[RECORDS TO USE]
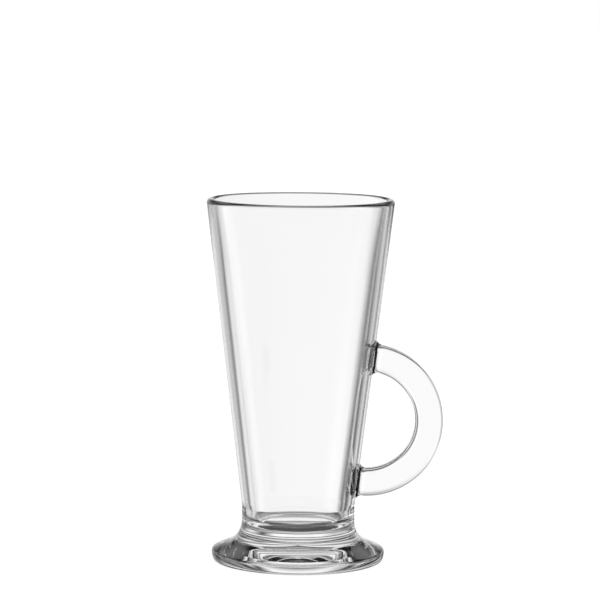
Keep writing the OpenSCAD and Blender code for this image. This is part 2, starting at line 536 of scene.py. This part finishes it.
# Studio: what the glass mirrors and bends, as soft-edged panels. Azimuth 0 is straight behind the mug
# and 90 is on the handle's side. Each panel has its first and last angle and its brightness, and the
# brightness runs evenly from one panel to the next.
studioLook = {
    "peak": 1.3,               # brightness of a panel of 1
    "round": {                 # by azimuth, from the horizon down to the sweep's near edge
        "roomLeft": (-180, -120, 0.62),
        "softLight": (-80, -57, 0.97),
        "flagLeft": (-46, -43, 0.1),
        "wallLeft": (-34, -22, 0.47),
        "sweepLeft": (-12.5, -10, 0.8),
        "sweepMiddle": (-9, 5.5, 0.755),
        "sweepRight": (6, 13, 0.8),
        "flagNear": (21.5, 23, 0.05),
        "card": (32, 34, 0.6),
        "flagFar": (47, 85, 0.1),
        "roomRight": (115, 180, 0.62),
    },
    "upright": {               # by elevation
        "floorNear": (-90, -55, 0.5),
        "floorEdge": (-42, -36, 0.08),
        "sweep": (-28, 6, 0.68),
        "bar": (17, 19, 0.13),
        "topCard": (30, 38, 0.78),
        "topFlag": (45, 52, 0.12),
        "ceiling": (62, 72, 0.55),
        "overhead": (88, 90, 0.3),
    },
    "shares": {                # by azimuth, how much of the upright levels is seen
        "behindLeft": (-180, -170, 0.9),
        "front": (-60, 40, 1.0),
        "handleSide": (60, 100, 0.45),
        "behindRight": (170, 180, 0.9),
    },
    "lowFade": (-31, -24),     # elevations between which one set of levels gives way to the other
    "highFade": (-2, 6),
}
floorLook = {
    "gap": 0.0001,             # under the rest ring
    "size": 6,                 # from its middle to its edge
    "colour": (0.35, 0.35, 0.35, 1),
    "glow": 0.8,
    "paintedShadowUnderFoot": 0.04,         # painted shadow: the brightness the glass shows right under the foot
    "darkTo": 0.020,           # radius of that painted shadow, and where it ends
    "brightFrom": 0.036,
}


def softStep(nodes, links, value, low, high):
    step = nodes.new("ShaderNodeMapRange")
    step.interpolation_type = "SMOOTHSTEP"
    links.new(value, step.inputs["Value"])
    step.inputs["From Min"].default_value, step.inputs["From Max"].default_value = low, high
    return step.outputs["Result"]


# The panels' levels along an angle; the panels reach from -limit to limit
def levelRamp(nodes, links, angle, limit, panels):
    share = nodes.new("ShaderNodeMapRange")
    links.new(angle, share.inputs["Value"])
    share.inputs["From Min"].default_value, share.inputs["From Max"].default_value = -limit, limit
    ramp = nodes.new("ShaderNodeValToRGB")
    links.new(share.outputs["Result"], ramp.inputs["Fac"])
    stops = [(edge, level) for first, last, level in panels.values() for edge in (first, last)]
    points = ramp.color_ramp.elements
    for degree, _ in stops[1:-1]:
        points.new(0.5 + radians(degree) / limit / 2)
    for point, (_, level) in zip(points, stops):
        point.color = (level, level, level, 1)
    return ramp.outputs["Color"]


def mixLevels(nodes, links, share, first, second):
    mix = nodes.new("ShaderNodeMix")
    for name, value in (("Factor", share), ("A", first), ("B", second)):
        links.new(value, mix.inputs[name])
    return mix.outputs["Result"]


def mixShaders(nodes, links, share, first, second):
    mix = nodes.new("ShaderNodeMixShader")
    for socket, value in zip(mix.inputs, (share, first, second)):
        links.new(value, socket)
    return mix.outputs["Shader"]


# 1 for a ray that the glass mirrored or bent, and 0 for one straight from the camera
def glassRay(nodes, links):
    path = nodes.new("ShaderNodeLightPath")
    glossy, bent = path.outputs["Is Glossy Ray"], path.outputs["Is Transmission Ray"]
    return mathNode(nodes, links, "MAXIMUM", glossy, bent)


# Brightness of the studio in the direction of a ray
def studioLevel(nodes, links):
    direction = nodes.new("ShaderNodeTexCoord")
    parts = nodes.new("ShaderNodeSeparateXYZ")
    links.new(direction.outputs["Generated"], parts.inputs["Vector"])
    azimuth = mathNode(nodes, links, "ARCTAN2", parts.outputs["X"], parts.outputs["Y"])
    elevation = mathNode(nodes, links, "ARCSINE", parts.outputs["Z"])
    level = levelRamp(nodes, links, azimuth, pi, studioLook["round"])
    shares = levelRamp(nodes, links, azimuth, pi, studioLook["shares"])
    upright = levelRamp(nodes, links, elevation, pi / 2, studioLook["upright"])
    lowFrom, lowTo = (radians(a) for a in studioLook["lowFade"])
    highFrom, highTo = (radians(a) for a in studioLook["highFade"])
    above = softStep(nodes, links, elevation, lowFrom, lowTo)
    below = softStep(nodes, links, elevation, highTo, highFrom)
    band = mathNode(nodes, links, "MULTIPLY", above, below)
    outside = mathNode(nodes, links, "MULTIPLY", shares, upright)
    return mixLevels(nodes, links, band, outside, level)


# White for the camera, and the studio's panels for what the glass shows
def studioWorld():
    world = bpy.data.worlds.new("studio")
    bpy.context.scene.world = world
    world.use_nodes = True
    nodes, links = world.node_tree.nodes, world.node_tree.links
    nodes.clear()
    seen = nodes.new("ShaderNodeBackground")
    links.new(studioLevel(nodes, links), seen.inputs["Color"])
    seen.inputs["Strength"].default_value = studioLook["peak"]
    plain = nodes.new("ShaderNodeBackground")
    plain.inputs["Color"].default_value = (1, 1, 1, 1)
    both = mixShaders(nodes, links, glassRay(nodes, links), plain.outputs["Background"],
                      seen.outputs["Background"])
    finishSurface(nodes, links, both, "ShaderNodeOutputWorld")


def emission(nodes, strength):
    light = nodes.new("ShaderNodeEmission")
    light.inputs["Strength"].default_value = strength
    return light.outputs["Emission"]


# Pale floor: white with the mug's faint shadow. For what the glass shows it has a painted shadow right
# under the foot and is open to the studio beyond it
def studioFloor():
    bm = bmesh.new()
    bmesh.ops.create_grid(bm, x_segments=1, y_segments=1, size=floorLook["size"],
                          matrix=Matrix.Translation((0, 0, -floorLook["gap"])))
    floor = meshObject("floor", bm)
    material, nodes, links = shaderMaterial("floorWhite")
    matt = nodes.new("ShaderNodeBsdfDiffuse")
    matt.inputs["Color"].default_value = floorLook["colour"]
    pale = nodes.new("ShaderNodeAddShader")
    links.new(emission(nodes, floorLook["glow"]), pale.inputs[0])
    links.new(matt.outputs["BSDF"], pale.inputs[1])
    # painted shadow under the foot, seen only through the glass: a dark patch that fades out between two
    # radii
    place = nodes.new("ShaderNodeTexCoord")
    distance = nodes.new("ShaderNodeVectorMath")
    distance.operation = "LENGTH"
    links.new(place.outputs["Object"], distance.inputs[0])
    away = softStep(nodes, links, distance.outputs["Value"], floorLook["darkTo"], floorLook["brightFrom"])
    paintedShade = emission(nodes, floorLook["paintedShadowUnderFoot"])
    clear = nodes.new("ShaderNodeBsdfTransparent")
    under = mixShaders(nodes, links, away, paintedShade, clear.outputs["BSDF"])
    both = mixShaders(nodes, links, glassRay(nodes, links), pale.outputs["Shader"], under)
    finishSurface(nodes, links, both)
    floor.data.materials.append(material)


studioFloor()
studioWorld()
bpy.context.scene.view_settings.view_transform = "Standard"
print("studio lit")
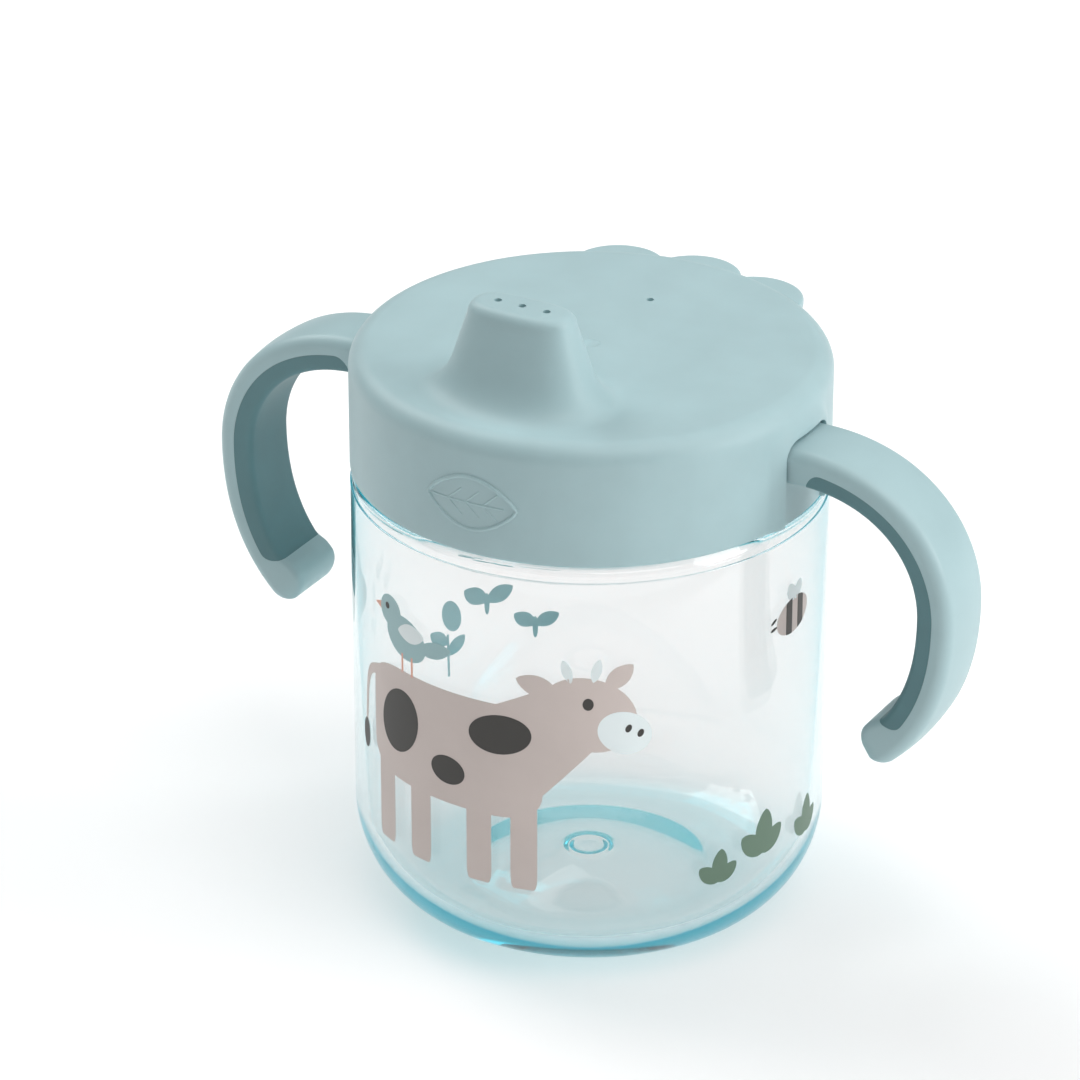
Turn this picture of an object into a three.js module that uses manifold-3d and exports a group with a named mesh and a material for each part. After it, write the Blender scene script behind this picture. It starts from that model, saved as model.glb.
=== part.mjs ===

[WORK TO COMPLETE] Check the records above line by line and tally those holding the string "this". Answer with the number only.

[TASK SOLUTION] 2